I am a hitman. However, please understand that I am a hitman not by choice but circumstance. The circumstance involved the holiday train display at the New York Botanical Garden in the Bronx one night this week. I did not kill anybody, although I typically look like a guy who could be carrying a .22 revolver with silencer. Rest assured, I am not packing. Then again, the annual train show would be the perfect place to bump somebody off: dark, cold, crowds, and a lot of noise, from tap dancing to Christmas music.
How am I like a hitman? For one thing, I am quiet and focused. Some would say brooding. I keep to myself, preferring to listen rather than speak; that is, until the person speaking to me puts me to sleep. Then I employ my favorite line from The Music Man— “Excuse me, I’m expecting a telegram from Rudy Frimmel. This could be it!”
Last night I wore a charcoal gray, cashmere overcoat with black, leather gloves. I looked like either a hit man, or an investment banker. The biggest similarity to my being a hitman, however, was that I was alone. I was not with a companion, friend, or family member. From what I could tell, everyone else was with another person or group. I was alone in being alone.
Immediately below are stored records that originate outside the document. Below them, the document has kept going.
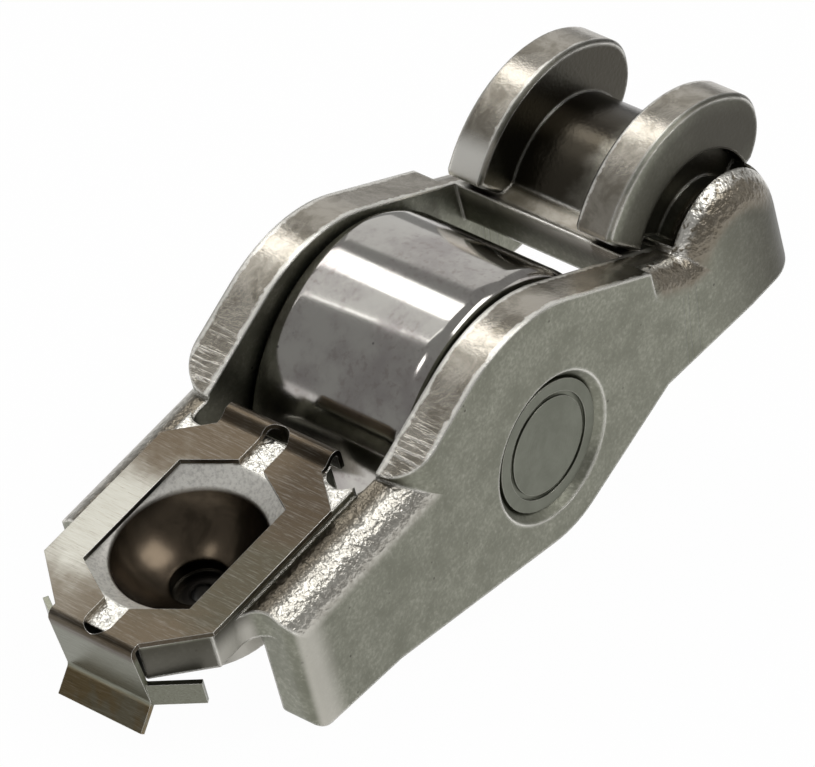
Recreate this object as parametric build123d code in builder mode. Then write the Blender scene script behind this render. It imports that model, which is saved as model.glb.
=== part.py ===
from build123d import *

import os
from math import asin, atan2, cos, degrees, floor, hypot, pi, radians, sin, sqrt, tan

os.makedirs("parts", exist_ok=True)

# Roller rocker arm: a folded steel lever with a ball socket at one end, a valve pad between two
# guide ears at the other, and a roller on needles between them. A spring clip sits over the socket.
#
# Everything is modelled in the lever's own frame, in millimetres: the axle's centre is the origin,
# +X points to the valve pad and +Z to the side with the socket, the pad and the ears.
# At the end the whole is laid down as it rests on a table, on its roller and its two legs.

# Lever, overall
BODY_WIDTH = 15.5
SHEET = 2.3
SOCKET_REACH = 17.65
WEB_TOP = 6.2
COIN_STEP = 0.5
SHOULDER_RADIUS = 2.1
CHANNEL_CORNER = 1.0

# Legs and the lower edge of the side walls
LEG_REACH = 19.2
LEG_DEPTH = 2.35
LEG_CORNER = 0.7
LEG_FRONT = 0.9
KNEE = (-13.0, -2.95)
AXLE_BULGE = 5.8
LEFT_SLOPE = 13.0
RIGHT_SLOPE = 16.7
WAIST = (8.6, -3.4)
HEEL_DEPTH = 3.9

# Humps of the side walls beside the roller
HUMP_FRONT = -9.6
HUMP_FRONT_TOP = 5.95
HUMP_APEX = (-0.3, 9.77)
HUMP_RADIUS = 8.7
HUMP_ROUND = 2.2
HUMP_BURIED = -6.5
SADDLE = (-3.4, 2.48)

# Window for the roller
WINDOW_FRONT = -10.4
WINDOW_CLEARANCE = 0.75
RELIEF_RADIUS = 1.05
RELIEF_INSET = 1.05

# Nose in front of the socket, under the clip
NOSE_REACH = 24.4
NOSE_INSET = 2.45
NOSE_FRONT_HALF = 2.6
NOSE_CORNER_START = 22.0
NOSE_ROOT_RADIUS = 1.3

# Ball socket
BALL_RADIUS = 4.45
BALL_RISE = 0.97
CUP_RADIUS = 5.1
CUP_BASE_RADIUS = 4.2
CUP_BASE = 0.75
CUP_ROOT = 0.5
CUP_CHAMFER = 0.7
MOUTH_RADIUS = 5.05
MOUTH_DEPTH = 0.75
OIL_HOLE = 3.1
OIL_DRILLING = 1.2
OIL_STEP = 2.2

# Valve pad, guide ears and the shoulders beside them. Points of an ear are given by an angle round
# the pad, and by a distance inside the ear's outer arc or a height above its crease.
PAD_CLEARANCE = 6.05
PAD_RISE = 0.5
PAD_RADIUS = 4.75
STRIP_TOP = 3.5
EAR_GAP = 6.12
EAR_THICKNESS = 2.28
EAR_RADIUS = 7.5
EAR_FRONT_ANGLE = 142.0
EAR_REAR_ANGLE = 45.0
EAR_FOOT_ANGLE = 143.5453
EAR_FOOT_INSIDE = 0.5998
EAR_TIP_ANGLE = 30.3432
EAR_TIP_INSIDE = 0.3738
EAR_ROOT_ANGLE = 148.8407
EAR_ROOT_HEIGHT = 0.4249
EAR_HEEL_ANGLE = 12.6422
EAR_HEEL_HEIGHT = 0.8829
EAR_BURIED = 0.15
EAR_EDGE = 0.3
EAR_CHAMFER = 0.2
SHOULDER_OFFSET = (0.5, -0.7)
HEEL_RADIUS = 4.4
HEEL_ROUND = 2.4
FOLD_START = (9.2, 4.03)
FOLD_ROUND = 1.8
EAR_UNDERCUT = 0.74
HOLLOW_WALL = 1.0
VALLEY_FLOOR = 3.1
VALLEY_MARGIN = 0.26
RIDGE_INSET = 1.15
VALLEY_REAR_ANGLE = 25.0
VALLEY_ANGLE = 115.0

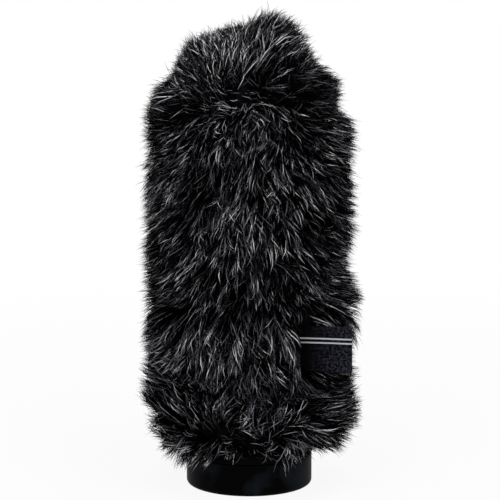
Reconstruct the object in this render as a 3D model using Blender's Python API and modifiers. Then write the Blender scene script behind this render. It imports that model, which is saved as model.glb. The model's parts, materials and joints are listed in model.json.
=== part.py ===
"""A slip-on fur windscreen for a shotgun microphone, standing upright on its rubber base.

Run it with blender --background --python part.py, or from Blender's text editor. Lengths are in
metres, +Z is up, and the origin is the centre of the base's bottom face. The front, where the label
shows, is -Y.

From the inside out: a rubber grip bush holds the microphone's barrel, a foam tube and its domed nose
surround the barrel, a knitted backing of one sleeve and two crown panels is drawn over the foam, and
the fur pile stands on it.
"""

import math

import bmesh
import bpy

MM = 0.001

# ---- driving dimensions --------------------------------------------------------------------------

GAP = 0.3 * MM  # left between pieces that touch

BARREL_RADIUS = 11.0 * MM  # the microphone that slips in
GRIP_SQUEEZE = 0.4 * MM  # how much smaller than the barrel the bush is bored
LIP_HEIGHT = 0.4 * MM  # how far the bush's lips stand into its bore
LIP_COUNT = 3
FOAM_SQUEEZE = 1.0 * MM  # how much smaller than the barrel the foam is bored
BORE_DEPTH = 138.0 * MM  # from the bottom face to where the microphone's tip stops

FOAM_PROUD = 0.4 * MM  # how far the foam stands out past the base's side
PLUG_LENGTH = 7.3 * MM  # of the nose's plug, from the end of the straight tube down to the bore's end
FOAM_CHAMFER = 7.0 * MM  # how far up the foam is pared away above the base
BACKING_THICKNESS = 1.2 * MM
PILE_LENGTH = 12.7 * MM  # how far the brushed-out pile stands off the backing

BASE_RADIUS = 24.9 * MM
BASE_FLOOR = 3.0 * MM
BASE_WALL = 2.0 * MM  # at the waist, the thinnest place
BASE_EDGE = 1.6 * MM  # radius of the rounded bottom edge
WAIST_BOTTOM = 12.6 * MM  # height of the groove that holds the fur's hem
WAIST_WIDTH = 5.3 * MM
WAIST_DEPTH = 2.7 * MM
COLLAR_HEIGHT = 1.1 * MM  # of the collar above the waist

BUSH_ABOVE = 5.0 * MM  # how far the bush stands above the base
BUSH_WALL = 2.8 * MM
BUSH_NECK_WALL = 3.3 * MM
BUSH_FLANGE_THICKNESS = 1.8 * MM
STIFFENER_THICKNESS = 1.4 * MM

TAPE_THICKNESS = 0.6 * MM  # the hem's binding tape
HEM_FOLD_IN = 1.0 * MM  # thickness of the backing's edge inside the tape
ELASTIC_RADIUS = 0.5 * MM
THREAD_RADIUS = 0.25 * MM
STITCH_LENGTH = 3.0 * MM
STITCH_WIDTH = 2.4 * MM

SEAM_ANGLE = math.radians(-54.0)  # of the side seam, from +X towards the front
SEAM_SLIT = 0.6 * MM  # between the butted edges of the sleeve

LABEL_LENGTH = 23.5 * MM
LABEL_HEIGHT = 18.0 * MM
LABEL_THICKNESS = 1.2 * MM
LABEL_MIDDLE = 59.4 * MM  # height of its middle
LABEL_ANGLE = math.radians(-8.0)  # of the label at rest, from +X towards the back
LABEL_BACK = math.radians(6.0)  # how far it presses into the pile
LABEL_STITCH_IN = 3.0 * MM  # from its sewn edge to the line of stitches
LABEL_CLEAR = 0.8 * MM  # between the label and the parted pile, above and below it
PARTING_FRONT = math.radians(-72.0)  # direction of the parting's nearer side, from +X towards the front

PILE_CURVE_IN = 1.0 * MM  # where the lower curve's control point lies, inwards from the pile's side
PILE_CURVE_RISE = 7.5 * MM  # and above the fringe's lower end
FRINGE_DROP = 3.6 * MM  # how far the fringe hangs below the waist
FRINGE_LIP = 2.0 * MM  # thickness of the pile's lower end
FRINGE_CLEAR = 0.9 * MM  # between the fringe and the side of the base

TURN_STEPS = 48
ARC_STEPS = 10

# ---- sizes that follow ---------------------------------------------------------------------------

FOAM_BORE = BARREL_RADIUS - FOAM_SQUEEZE
BUSH_BORE = BARREL_RADIUS - GRIP_SQUEEZE
BUSH_OUTSIDE = BUSH_BORE + BUSH_WALL
BUSH_NECK = BUSH_BORE + BUSH_NECK_WALL
SHOULDER_HEIGHT = BORE_DEPTH + PLUG_LENGTH - GAP  # where the straight tube ends and the dome begins
DOME_HEIGHT = SHOULDER_HEIGHT + GAP  # of the centre of the dome's rounded pieces
WAIST_TOP = WAIST_BOTTOM + WAIST_WIDTH
BASE_HEIGHT = WAIST_TOP + COLLAR_HEIGHT
BUSH_TOP = BASE_HEIGHT + BUSH_ABOVE
FOAM_RADIUS = BASE_RADIUS + FOAM_PROUD
WAIST_RADIUS = BASE_RADIUS - WAIST_DEPTH
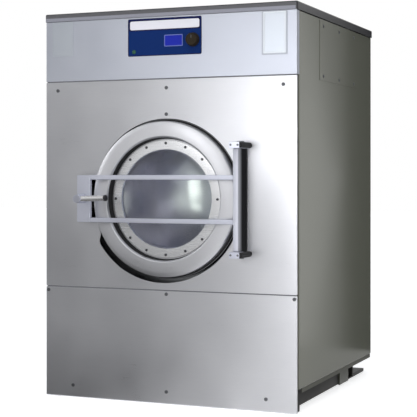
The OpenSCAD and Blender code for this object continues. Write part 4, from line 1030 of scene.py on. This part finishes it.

Now, what would be the most natural thing for a hitman to do after going through the schmaltzy display of bark bridges and pine cone buildings while standing at the “bar car” with a plastic cup of Dewar’s scotch? Why, talk to the botanical garden staff, of course. So, I did. Most were in their twenties and wore engineer caps and overalls. I opened with a few observations about electric versus coal. When I didn’t get much of a response, I told them about how people used to give electric trains as Christmas presents. Polite smiles. I asked if any had seen Miracle on 34th Street. Three had heard of it.
“I’m pretty sure there was a train in that,” I said confidently, finishing my scotch and clinking the ice cubes. I decided to double-down, opining about bullet trains, infrastructure, and Donald Trump. Then I sidled away.
As I escaped to the gift shop (I never go to gift shops), I realized that I had become that guy, the loner with no social skills who overcompensates to look cool. I thought of Alan Turing and the joke he purportedly told about not having to outrun the bear to save his life, just the other camper. My God, I tell that joke. What was happening?
I sought out my favorite comfort food: books. The gift shop had a decent book section, and I soon found myself leafing through (ahem) a book about shrubs from 1899. It had illustrations covered in tissue paper, which was perfect. Too bad I had already finished the scotch.
Then it happened. There, in the Horticultural Flora section, tap-tap-tapping a delicately-gloved finger on leather-bound tomes of ornamental plants–I could hardly contain myself–was Laura Fedora! You must understand. I spent eighteen months living, breathing, and obsessing over this woman. I wrote about her via Richard Mercurius’ summer journal. I had my daughter sketch her. I created her, gave her a soul, and then killed her off in a car accident (apologies to those who have yet to read Laura Fedora). And now she stood before me–red hair, hazel eyes, slight tilt of the head.
I am a reasonable man. I couldn’t approach her about the book I had written about her. Besides, it wasn’t about her. I didn’t even know this woman. Still, it was the strangest thing having to keep my distance from myself. So, being reasonable, I did what any hitman would do. I followed her.
We exchanged smiles amid garden tools and clay pots. She lingered with a friend, a woman, over scarves. I pretended to read children’s books about trains. She caught on that something was up by the candle and fragrance display. Why they have fragrances in a garden shop is beyond me. And then, suddenly, so was she. Laura and her friend had exited, stage left, leaving me with my nose in lavender.
I felt guilty, as if I had to offer an explanation to someone, but that would have made things go from the sublime to the ridiculous. Resigned, I trudged home, pulling my cap down and my collar up.
I may be a loner, but I am not a stalker. I may be a hitman, but it is purely unintentional.